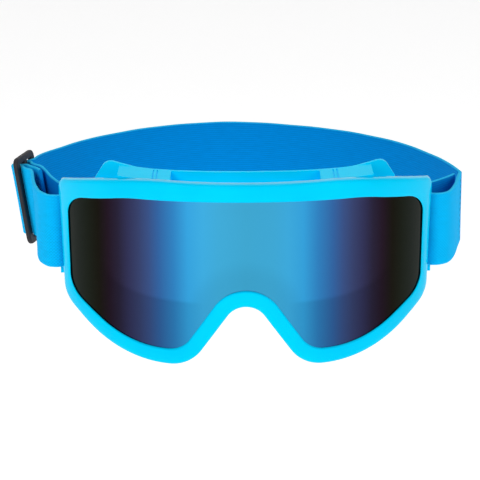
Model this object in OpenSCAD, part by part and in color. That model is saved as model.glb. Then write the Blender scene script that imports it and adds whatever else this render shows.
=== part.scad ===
// Ski goggles: a curved mirrored lens snapped into a glossy rim, a face frame with
// foam and fleece behind it, and an elastic head strap with a sliding adjuster.
// Everything is drawn in millimetres with the front of the rim at y = 0, +y towards
// the back of the head, +x to the wearer's left and +z up. at_face() then moves it
// so that the middle of the face seat is the origin.

/* [Overall] */
// Width across the front rim
rim_width = 179.8; // [143:0.2:216]
// Height from the lobes to the brow of the rim
rim_height = 87.8; // [72:0.2:108]
// Distance from the strap loops back to the far side of the strap
strap_reach = 163; // [130:1:200]

/* [Front] */
// Depth of the front rim from front to back
rim_depth = 6; // [5:0.1:7.5]
// Thickness of the lens
lens_thickness = 2.2; // [1.6:0.1:2.7]
// How far the lens sits behind the front of the rim
lens_recess = 1.8; // [1.5:0.1:2.2]
// How far the lens edge reaches into its groove
groove_depth = 2.2; // [1.6:0.1:2.8]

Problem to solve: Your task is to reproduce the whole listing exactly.

The completed task:
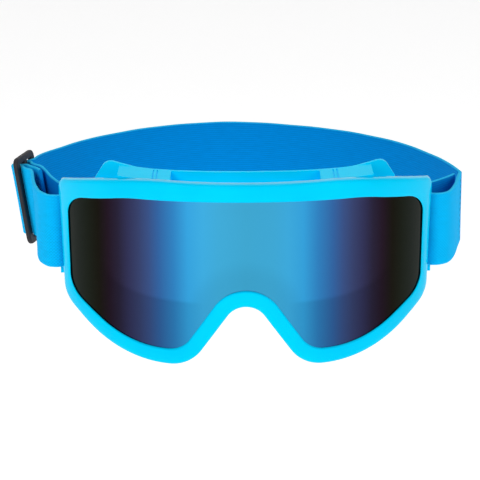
Model this object in OpenSCAD, part by part and in color. That model is saved as model.glb. Then write the Blender scene script that imports it and adds whatever else this render shows.
=== part.scad ===
// Ski goggles: a curved mirrored lens snapped into a glossy rim, a face frame with
// foam and fleece behind it, and an elastic head strap with a sliding adjuster.
// Everything is drawn in millimetres with the front of the rim at y = 0, +y towards
// the back of the head, +x to the wearer's left and +z up. at_face() then moves it
// so that the middle of the face seat is the origin.

/* [Overall] */
// Width across the front rim
rim_width = 179.8; // [143:0.2:216]
// Height from the lobes to the brow of the rim
rim_height = 87.8; // [72:0.2:108]
// Distance from the strap loops back to the far side of the strap
strap_reach = 163; // [130:1:200]

/* [Front] */
// Depth of the front rim from front to back
rim_depth = 6; // [5:0.1:7.5]
// Thickness of the lens
lens_thickness = 2.2; // [1.6:0.1:2.7]
// How far the lens sits behind the front of the rim
lens_recess = 1.8; // [1.5:0.1:2.2]
// How far the lens edge reaches into its groove
groove_depth = 2.2; // [1.6:0.1:2.8]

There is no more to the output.